As technology advanced and mobile phones arrived in Kenya, Biwott refused to embrace it and never carried one. He knew too much about technology to trust it wholly. His philosophy was that one should never answer a telephone call because that was a sure way of facilitating tapping. He invariably instructed his personal assistant or secretary to answer all phone calls and report who the caller was and what they wanted – and for good reason. All fixed telephone lines, including mobiles, incorporate technological devices to trace one’s location. That is how Adolf Hitler and Saddam Hussein were captured by American forces using the old and new technology, respectively.

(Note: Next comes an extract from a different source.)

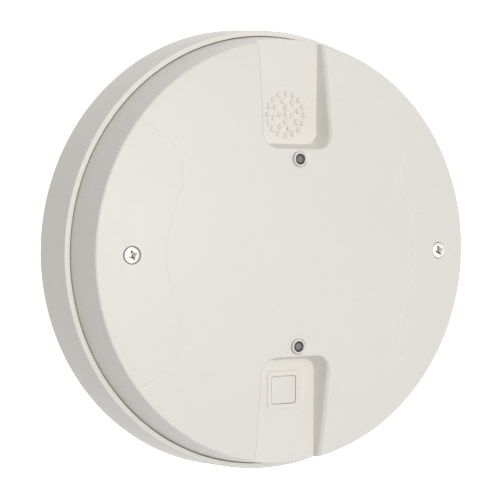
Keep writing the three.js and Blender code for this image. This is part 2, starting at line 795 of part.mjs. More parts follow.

Biwott did not want to be traced – hence his cloak-and-dagger methods of changing taxis to move from one point to another. When it came to communication, he would let his men do the talking.

Even international banks with headquarters overseas were reputed to dance to his tune. He would reportedly order them to fly money in any currency to any destination in Kenya. Sums of KES 5 million would be flown from Nairobi to Mombasa, Narok, Eldoret or Kisumu, in 50-shilling denominations. A man or woman would be waiting to receive the ‘cargo’ for distribution to waiting supporters. Biwott never carried any money on his person.

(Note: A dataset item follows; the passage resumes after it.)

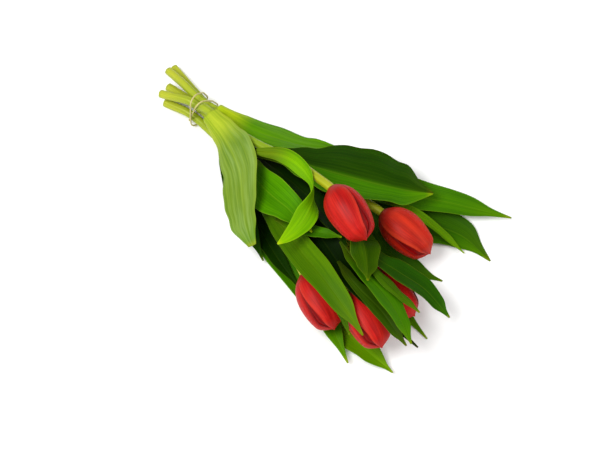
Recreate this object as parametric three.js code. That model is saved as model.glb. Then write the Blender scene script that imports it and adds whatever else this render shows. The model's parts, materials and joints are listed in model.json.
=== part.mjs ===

Reputed to be a billionaire, his wealth ranged from expansive tracts of land locally, real estate including Nairobi’s iconic shopping mall, Yaya Centre, shares in Kenol/Kobil and unit trusts. He was also said to own ranches in Australia, where he attained part of his education. His power accorded him both wealth and influence locally and abroad. For instance, government ministers in some of the countries he visited would make greater efforts to schedule meetings with Biwott than with Kenya’s Foreign Affairs minister.

Born in 1940 in Chebyor, Keiyo District, Biwott attended Tambach Intermediate School between 1951 and 1954 before joining the colonial government as a District Officer. He travelled to Australia to pursue a Master’s degree in Economics in 1969 before returning to join the newly independent government of Kenya.

He died in July 2017 with his reputation as a mysterious Moi-era power broker firmly intact.